Fourth, changes to Probate Code sections 15403 and 15404 make it easier to modify or terminate a trust. Revised section 15403 creates a modest expansion in the ability of consenting beneficiaries to modify or terminate an irrevocable trust with court approval. Under the prior rule, even if all beneficiaries consented, the court was precluded from terminating a trust if the trust was subject to a valid spendthrift provision limiting what a beneficiary could receive and when. Now, such a trust may be terminated with the consent of all beneficiaries where the court, in its discretion, determines that there is good cause to do so. The section also adds subsection (c), which authorizes the court to limit the class of beneficiaries whose consent is necessary under the rule, thereby harmonizing the section with mirrored language in section 15404. Revised section 15404, in turn, creates a private process for modifying or terminating a trust where the settlor and all beneficiaries consent by eliminating the requirement of court approval for such changes. Lastly, both revised sections adopt clarifying language, such as eliminating the word “compel” to describe a request to the court.

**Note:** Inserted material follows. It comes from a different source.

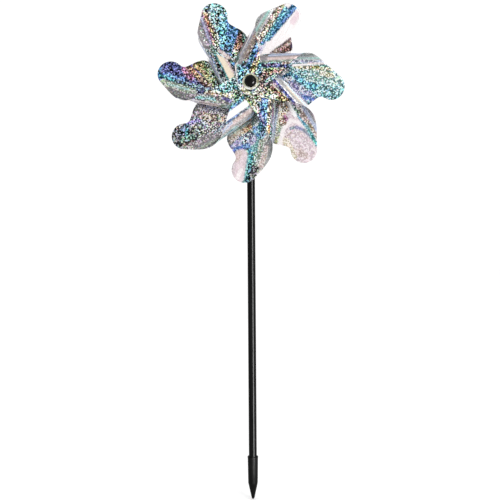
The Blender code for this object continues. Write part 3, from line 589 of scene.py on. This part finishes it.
def black_plastic(name, roughness, grain, tone, shine=0.09):
    """Black moulded plastic with a fine grain and faint wear."""
    n = Nodes(name)
    skin = n.stretched((1.0, 1.0, 1.0))
    patches = n.noise(skin, 90.0, 4.0)
    n.link(n.ramp(patches, ((0.3, tone * 0.7), (0.7, tone * 1.3))), n.shader.inputs["Base Color"])
    n.link(n.ramp(n.noise(skin, 260.0), ((0.3, roughness * 0.85), (0.7, roughness * 1.15))),
           n.shader.inputs["Roughness"])
    n.bump(n.noise(skin, 2600.0, 3.0), grain, 0.0002)
    n.set(Specular_IOR_Level=shine)
    return n.material


def tube_material():
    """Gloss black extruded tube with faint lines along it."""
    n = Nodes("gloss_black_tube")
    lines = n.noise(n.stretched((1.0, 1.0, 0.02)), 2200.0, 3.0)
    n.link(n.ramp(lines, ((0.3, 0.0002), (0.7, 0.0008))), n.shader.inputs["Base Color"])
    smears = n.noise(n.stretched((1.0, 1.0, 0.15)), 120.0, 4.0)
    n.link(n.ramp(smears, ((0.35, 0.09), (0.7, 0.14))), n.shader.inputs["Roughness"])
    n.bump(lines, 0.12, 0.0001)
    n.set(Specular_IOR_Level=0.032)
    return n.material


def ivory_material():
    """Off-white moulded plastic, a little yellowed and waxy."""
    n = Nodes("ivory_plastic")
    skin = n.stretched((1.0, 1.0, 1.0))
    stains = n.ramp(n.noise(skin, 300.0, 4.0), ((0.40, (0.26, 0.24, 0.13)),
                                                (0.50, (0.62, 0.58, 0.42)),
                                                (0.60, (0.90, 0.88, 0.80))))
    n.link(stains, n.shader.inputs["Base Color"])
    n.bump(n.noise(skin, 3000.0), 0.1, 0.0001)
    n.set(Roughness=0.38, Subsurface_Weight=0.1)
    return n.material


def spacer_material():
    """Milky cut tube."""
    n = Nodes("milky_tube")
    lines = n.noise(n.stretched((1.0, 0.05, 1.0)), 2500.0)
    n.link(n.ramp(lines, ((0.3, (0.74, 0.75, 0.74)), (0.7, (0.86, 0.86, 0.84)))),
           n.shader.inputs["Base Color"])
    n.bump(lines, 0.1, 0.0001)
    n.set(Roughness=0.3)
    return n.material


def steel_material():
    """Bright drawn wire with fine scratches along it."""
    n = Nodes("drawn_steel")
    lines = n.noise(n.stretched((1.0, 0.03, 1.0)), 3500.0, 3.0)
    n.link(n.ramp(lines, ((0.3, (0.42, 0.42, 0.43)), (0.7, (0.62, 0.62, 0.62)))),
           n.shader.inputs["Base Color"])
    n.link(n.ramp(lines, ((0.3, 0.22), (0.7, 0.38))), n.shader.inputs["Roughness"])
    n.bump(lines, 0.1, 0.00005)
    n.set(Metallic=1.0)
    return n.material


def finish_nodes():
    """Give the carried-over pieces their materials."""
    satin = black_plastic("satin_black", roughness=0.34, grain=0.15, tone=0.007)
    finishes = {
        "stake_tube": tube_material(),
        "ground_spike": black_plastic("matte_black", 0.36, grain=0.35, tone=0.0005, shine=0.04),
        "stake_plug": satin,
        "standoff_spacer": satin,
        "front_cap": black_plastic("gloss_black", 0.16, grain=0.04, tone=0.0008),
        "rear_cap": black_plastic("gloss_black_rear", 0.17, grain=0.06, tone=0.003),
        "hub_bush": ivory_material(),
        "hub_retainer": ivory_material(),
        "hub_spacer": spacer_material(),
        "axle_pin": steel_material(),
    }
    for name, finish in finishes.items():
        piece = bpy.data.objects[name]
        piece.data.materials.clear()
        piece.data.materials.append(finish)


# --- studio --------------------------------------------------------------------------------------
# Lights: name, place, aim, size and watts. The small ones make the highlights on black plastic, and
# each also has the pieces that it lights.
KEY = ("key", (0.75, -0.95, 0.75), (0.0, 0.0, 0.5 * HUB_HEIGHT), (0.30, 0.70), 4.0)
WORLD_LIGHT = 1.08
FLOOR_RADIUS = 6.0
FLOOR_DROP = 0.0005
GLINTS = (
    ("stake_strip", (0.0338, -0.0725, 0.13), (0.0, 0.0, 0.13), (0.0277, 0.26), 2.7,
     ("stake_tube", "ground_spike")),
    ("cap_glint", (0.120, -0.130, 0.245), (0.0, 0.0, HUB_HEIGHT), (0.05, 0.09), 0.9,
     ("front_cap",)),
)
CAMERA_DISTANCE = 0.450
CAMERA_HEIGHT = 0.1927
CAMERA_SIDE = -0.00115
CAMERA_LENS = 41.8
CAMERA_ROLL = 0.38
SENSOR_WIDTH = 36.0


def make_camera():
    """A level camera in front of the wheel, rolled by a fraction of a degree."""
    camera = bpy.data.objects.new("camera", bpy.data.cameras.new("camera"))
    camera.data.lens = CAMERA_LENS
    camera.data.sensor_width = SENSOR_WIDTH
    camera.data.clip_start = 0.01
    camera.location = (CAMERA_SIDE, -CAMERA_DISTANCE, CAMERA_HEIGHT)
    camera.rotation_euler = (math.radians(90), math.radians(CAMERA_ROLL), 0.0)
    bpy.context.scene.collection.objects.link(camera)
    bpy.context.scene.camera = camera


def make_floor():
    """A wide white floor just below the spike."""
    mesh = bpy.data.meshes.new("studio_floor")
    form = bmesh.new()
    bmesh.ops.create_circle(form, cap_ends=True, segments=64, radius=FLOOR_RADIUS)
    form.to_mesh(mesh)
    form.free()
    n = Nodes("studio_white")
    n.set(Base_Color=(0.97, 0.97, 0.97, 1.0), Roughness=0.9, Specular_IOR_Level=0.1)
    mesh.materials.append(n.material)
    floor = bpy.data.objects.new("studio_floor", mesh)
    floor.location = (0.0, 0.0, -FLOOR_DROP)
    bpy.context.scene.collection.objects.link(floor)


def make_light(name, place, aim, size, power):
    """A rectangular area light."""
    lamp = bpy.data.lights.new(name, "AREA")
    lamp.shape = "RECTANGLE"
    lamp.size, lamp.size_y = size
    lamp.energy = power
    light = bpy.data.objects.new(name, lamp)
    light.location = place
    light.rotation_euler = (Vector(aim) - light.location).to_track_quat("-Z", "Y").to_euler()
    bpy.context.scene.collection.objects.link(light)
    return light


def make_glint(light, pieces):
    """Let only these pieces catch the light, and keep it out of the picture."""
    light.visible_camera = False
    lit = bpy.data.collections.new(light.name + "_pieces")
    for name in pieces:
        lit.objects.link(bpy.data.objects[name])
    light.light_linking.receiver_collection = lit


def make_studio():
    """Even white surroundings, one soft key light, the highlights and the floor."""
    world = bpy.data.worlds.new("studio")
    world.use_nodes = True
    sky = world.node_tree.nodes["Background"]
    sky.inputs["Color"].default_value = (1.0, 1.0, 1.0, 1.0)
    sky.inputs["Strength"].default_value = WORLD_LIGHT
    bpy.context.scene.world = world
    bpy.context.scene.view_settings.view_transform = "Standard"
    make_light(*KEY)
    for name, place, aim, size, power, pieces in GLINTS:
        make_glint(make_light(name, place, aim, size, power), pieces)
    make_floor()


def main():
    make_camera()
    make_studio()
    film = film_material()
    for number, (shape, paint) in enumerate(zip(VANES, PAINT_AND_LIGHT), 1):
        make_vane(number, shape, paint, film)
    finish_nodes()


main()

Lastly, the all important Uniform Principal and Income Act (“UPAIA”) has been amended to give trustees more discretion in how they characterize certain receipts from entities held in trust. (Prob. Code, § 16329 et seq.) Under UPAIA, a trustee is required to allocate money received from an entity either to principal (property titled or held under the trust) or income (money generated from the trust’s principal). This characterization in turn determined whether the assets are used for the benefit of income or remainder beneficiaries. Initially this amendment sought to clarify the term “capital asset” and move away from how “capital asset” was defined by the Internal Revenue Code. However, after some debate, the amendment recasts how a trustee is to determine whether a distribution is a return on capital and therefore allocated to principal rather than income. Instead of setting forth rigid definitions to characterize the return on capital, the amendments hand discretion back to the trustee by providing a multi-factor test by which the trustee makes the determination. This change is believed to better effectuate settlor intent while also holding the trustee accountable for the decision. The amendments are substantial enough to be worthy of an article in their own right, so it behooves us to say that attorneys and fiduciaries who administer trusts with income and remainder beneficiaries should spend some time reviewing the changes as they require more analysis than this summary update can provide.